## [Goal]
Reproduce precisely the lines between the start of the data below and the line with "FOOT_SCREW_SINK = 3.0", both included.
START Provided material
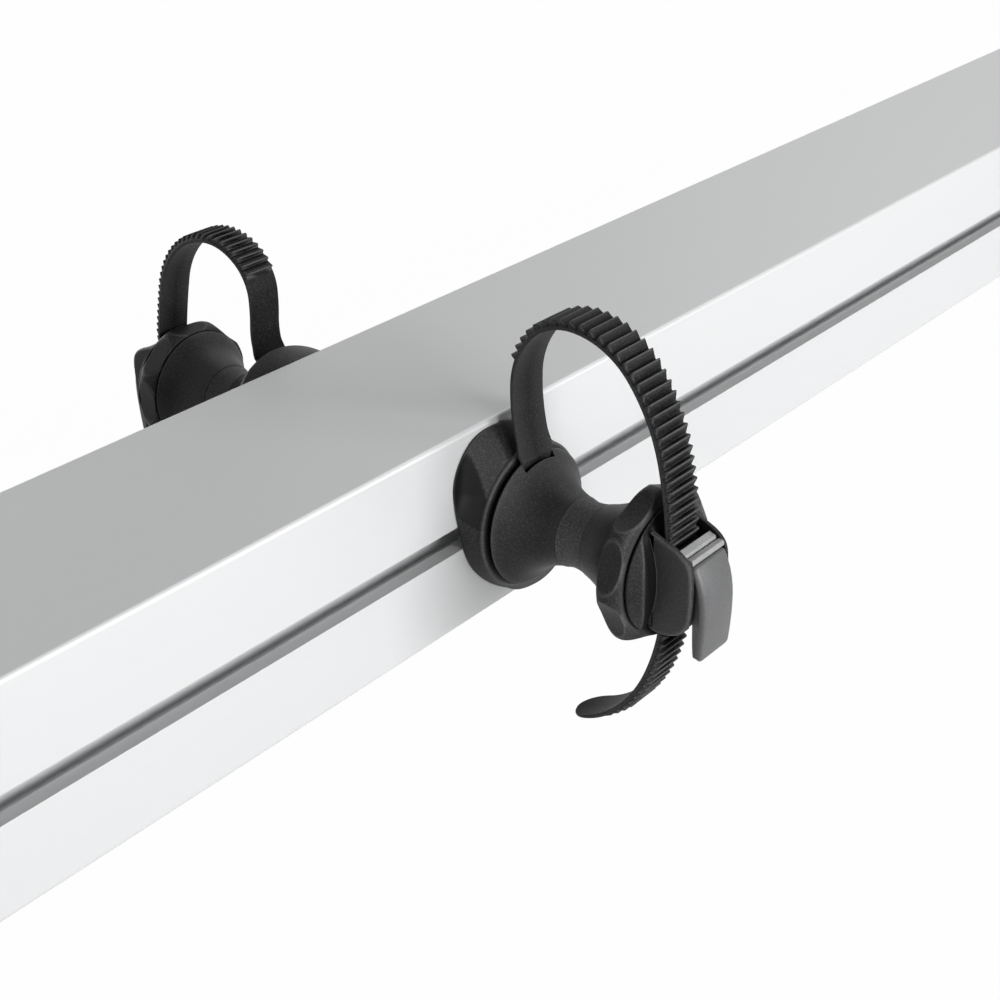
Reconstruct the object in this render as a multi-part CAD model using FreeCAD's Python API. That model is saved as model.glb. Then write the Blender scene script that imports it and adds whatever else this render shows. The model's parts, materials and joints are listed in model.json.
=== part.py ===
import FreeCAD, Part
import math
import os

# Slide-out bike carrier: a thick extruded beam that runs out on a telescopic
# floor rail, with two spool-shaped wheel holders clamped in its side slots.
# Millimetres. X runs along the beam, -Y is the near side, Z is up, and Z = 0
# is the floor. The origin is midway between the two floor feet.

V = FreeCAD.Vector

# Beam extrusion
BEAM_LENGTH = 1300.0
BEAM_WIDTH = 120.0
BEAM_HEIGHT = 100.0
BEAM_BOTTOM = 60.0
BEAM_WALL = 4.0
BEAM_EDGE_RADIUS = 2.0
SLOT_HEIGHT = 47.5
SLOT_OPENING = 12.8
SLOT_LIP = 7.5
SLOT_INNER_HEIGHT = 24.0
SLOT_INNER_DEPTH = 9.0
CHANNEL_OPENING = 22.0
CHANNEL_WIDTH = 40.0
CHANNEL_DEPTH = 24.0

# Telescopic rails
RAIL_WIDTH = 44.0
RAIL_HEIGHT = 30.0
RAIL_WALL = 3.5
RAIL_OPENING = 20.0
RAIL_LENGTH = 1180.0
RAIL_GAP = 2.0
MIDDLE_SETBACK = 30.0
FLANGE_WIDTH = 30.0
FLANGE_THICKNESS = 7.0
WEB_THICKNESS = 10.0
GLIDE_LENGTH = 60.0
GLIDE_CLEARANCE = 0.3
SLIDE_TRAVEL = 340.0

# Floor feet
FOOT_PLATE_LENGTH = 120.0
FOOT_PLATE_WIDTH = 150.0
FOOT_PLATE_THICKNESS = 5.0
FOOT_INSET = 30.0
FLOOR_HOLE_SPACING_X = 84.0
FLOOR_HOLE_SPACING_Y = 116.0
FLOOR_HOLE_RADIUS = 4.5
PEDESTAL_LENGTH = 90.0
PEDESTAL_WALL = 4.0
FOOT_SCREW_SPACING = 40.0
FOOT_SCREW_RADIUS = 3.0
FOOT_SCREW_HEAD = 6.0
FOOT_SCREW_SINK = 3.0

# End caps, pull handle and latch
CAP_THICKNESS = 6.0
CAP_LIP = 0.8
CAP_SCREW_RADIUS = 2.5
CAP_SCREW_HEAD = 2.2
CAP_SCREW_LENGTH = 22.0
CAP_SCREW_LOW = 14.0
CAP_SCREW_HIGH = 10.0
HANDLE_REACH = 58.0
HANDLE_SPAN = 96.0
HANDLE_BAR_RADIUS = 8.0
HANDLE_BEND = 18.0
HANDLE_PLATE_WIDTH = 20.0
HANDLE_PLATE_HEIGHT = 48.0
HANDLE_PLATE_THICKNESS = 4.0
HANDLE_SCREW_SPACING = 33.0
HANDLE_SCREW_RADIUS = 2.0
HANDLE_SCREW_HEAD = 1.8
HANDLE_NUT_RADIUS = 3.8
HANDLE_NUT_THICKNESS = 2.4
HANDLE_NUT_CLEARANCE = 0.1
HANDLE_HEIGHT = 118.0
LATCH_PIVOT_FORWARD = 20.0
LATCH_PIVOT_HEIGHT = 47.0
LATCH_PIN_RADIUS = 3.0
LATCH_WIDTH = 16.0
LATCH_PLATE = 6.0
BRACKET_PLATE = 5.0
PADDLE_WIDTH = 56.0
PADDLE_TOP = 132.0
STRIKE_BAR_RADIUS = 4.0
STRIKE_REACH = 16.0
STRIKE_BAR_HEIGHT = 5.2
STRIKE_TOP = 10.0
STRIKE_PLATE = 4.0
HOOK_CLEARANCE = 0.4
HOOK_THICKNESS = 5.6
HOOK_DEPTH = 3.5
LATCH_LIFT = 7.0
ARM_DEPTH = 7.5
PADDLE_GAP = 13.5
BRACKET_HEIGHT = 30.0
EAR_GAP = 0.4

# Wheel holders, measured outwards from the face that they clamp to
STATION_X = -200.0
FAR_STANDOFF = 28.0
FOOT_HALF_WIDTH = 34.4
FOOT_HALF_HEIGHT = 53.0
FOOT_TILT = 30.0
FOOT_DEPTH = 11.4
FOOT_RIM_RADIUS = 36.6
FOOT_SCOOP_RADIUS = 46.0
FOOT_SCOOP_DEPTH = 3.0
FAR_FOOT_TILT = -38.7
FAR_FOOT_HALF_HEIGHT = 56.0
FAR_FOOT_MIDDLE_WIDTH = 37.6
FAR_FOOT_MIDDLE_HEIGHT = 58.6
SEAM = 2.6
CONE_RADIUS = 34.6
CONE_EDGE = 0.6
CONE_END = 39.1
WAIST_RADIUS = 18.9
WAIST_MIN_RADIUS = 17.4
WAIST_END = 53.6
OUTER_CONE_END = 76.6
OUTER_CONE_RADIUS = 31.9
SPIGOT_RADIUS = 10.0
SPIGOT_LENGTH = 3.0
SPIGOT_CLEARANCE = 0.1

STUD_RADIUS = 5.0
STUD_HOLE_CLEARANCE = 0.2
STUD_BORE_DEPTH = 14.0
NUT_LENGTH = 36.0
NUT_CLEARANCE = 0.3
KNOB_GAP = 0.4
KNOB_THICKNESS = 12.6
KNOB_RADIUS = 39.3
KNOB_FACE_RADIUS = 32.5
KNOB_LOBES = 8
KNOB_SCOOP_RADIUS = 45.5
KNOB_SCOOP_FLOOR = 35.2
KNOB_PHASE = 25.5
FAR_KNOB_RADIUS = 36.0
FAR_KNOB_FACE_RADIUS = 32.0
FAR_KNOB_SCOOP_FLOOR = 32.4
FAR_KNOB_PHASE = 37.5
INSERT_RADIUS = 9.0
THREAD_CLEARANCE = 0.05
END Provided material
## [Worked solution]
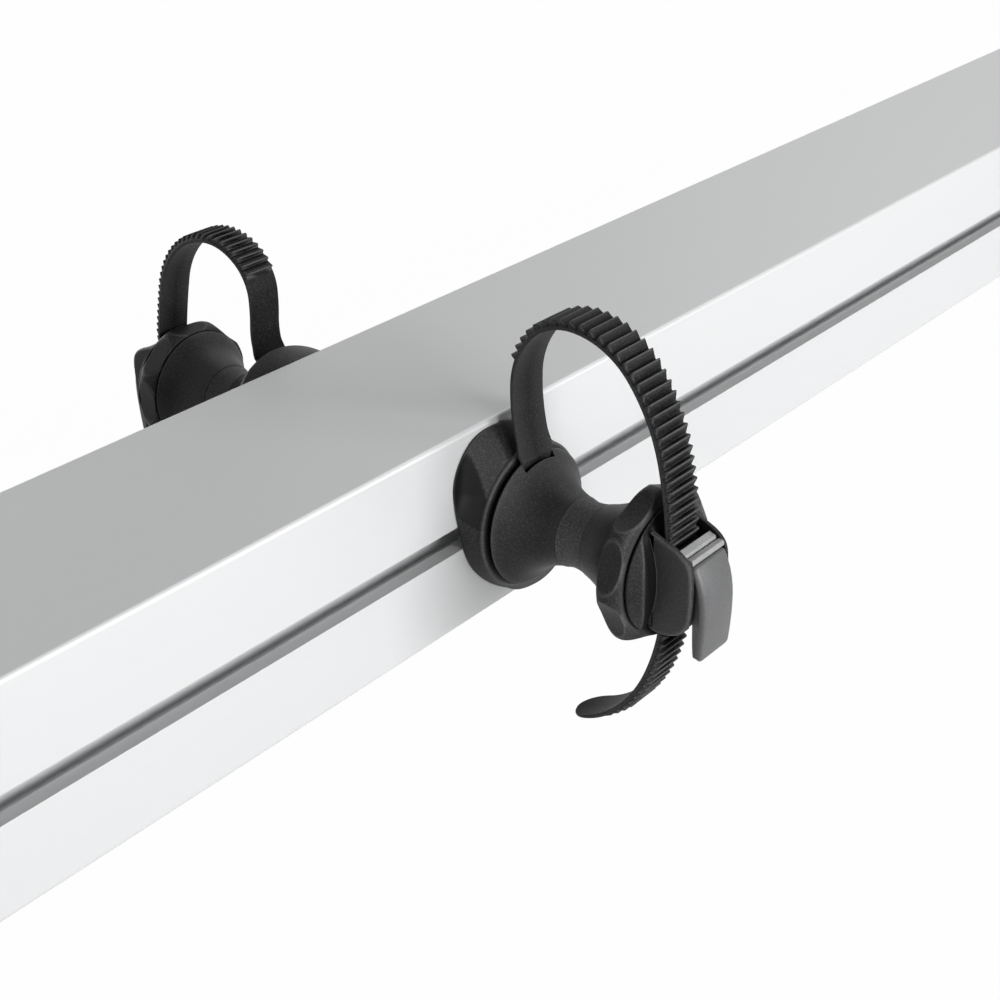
Reconstruct the object in this render as a multi-part CAD model using FreeCAD's Python API. That model is saved as model.glb. Then write the Blender scene script that imports it and adds whatever else this render shows. The model's parts, materials and joints are listed in model.json.
=== part.py ===
import FreeCAD, Part
import math
import os

# Slide-out bike carrier: a thick extruded beam that runs out on a telescopic
# floor rail, with two spool-shaped wheel holders clamped in its side slots.
# Millimetres. X runs along the beam, -Y is the near side, Z is up, and Z = 0
# is the floor. The origin is midway between the two floor feet.

V = FreeCAD.Vector

# Beam extrusion
BEAM_LENGTH = 1300.0
BEAM_WIDTH = 120.0
BEAM_HEIGHT = 100.0
BEAM_BOTTOM = 60.0
BEAM_WALL = 4.0
BEAM_EDGE_RADIUS = 2.0
SLOT_HEIGHT = 47.5
SLOT_OPENING = 12.8
SLOT_LIP = 7.5
SLOT_INNER_HEIGHT = 24.0
SLOT_INNER_DEPTH = 9.0
CHANNEL_OPENING = 22.0
CHANNEL_WIDTH = 40.0
CHANNEL_DEPTH = 24.0

# Telescopic rails
RAIL_WIDTH = 44.0
RAIL_HEIGHT = 30.0
RAIL_WALL = 3.5
RAIL_OPENING = 20.0
RAIL_LENGTH = 1180.0
RAIL_GAP = 2.0
MIDDLE_SETBACK = 30.0
FLANGE_WIDTH = 30.0
FLANGE_THICKNESS = 7.0
WEB_THICKNESS = 10.0
GLIDE_LENGTH = 60.0
GLIDE_CLEARANCE = 0.3
SLIDE_TRAVEL = 340.0

# Floor feet
FOOT_PLATE_LENGTH = 120.0
FOOT_PLATE_WIDTH = 150.0
FOOT_PLATE_THICKNESS = 5.0
FOOT_INSET = 30.0
FLOOR_HOLE_SPACING_X = 84.0
FLOOR_HOLE_SPACING_Y = 116.0
FLOOR_HOLE_RADIUS = 4.5
PEDESTAL_LENGTH = 90.0
PEDESTAL_WALL = 4.0
FOOT_SCREW_SPACING = 40.0
FOOT_SCREW_RADIUS = 3.0
FOOT_SCREW_HEAD = 6.0
FOOT_SCREW_SINK = 3.0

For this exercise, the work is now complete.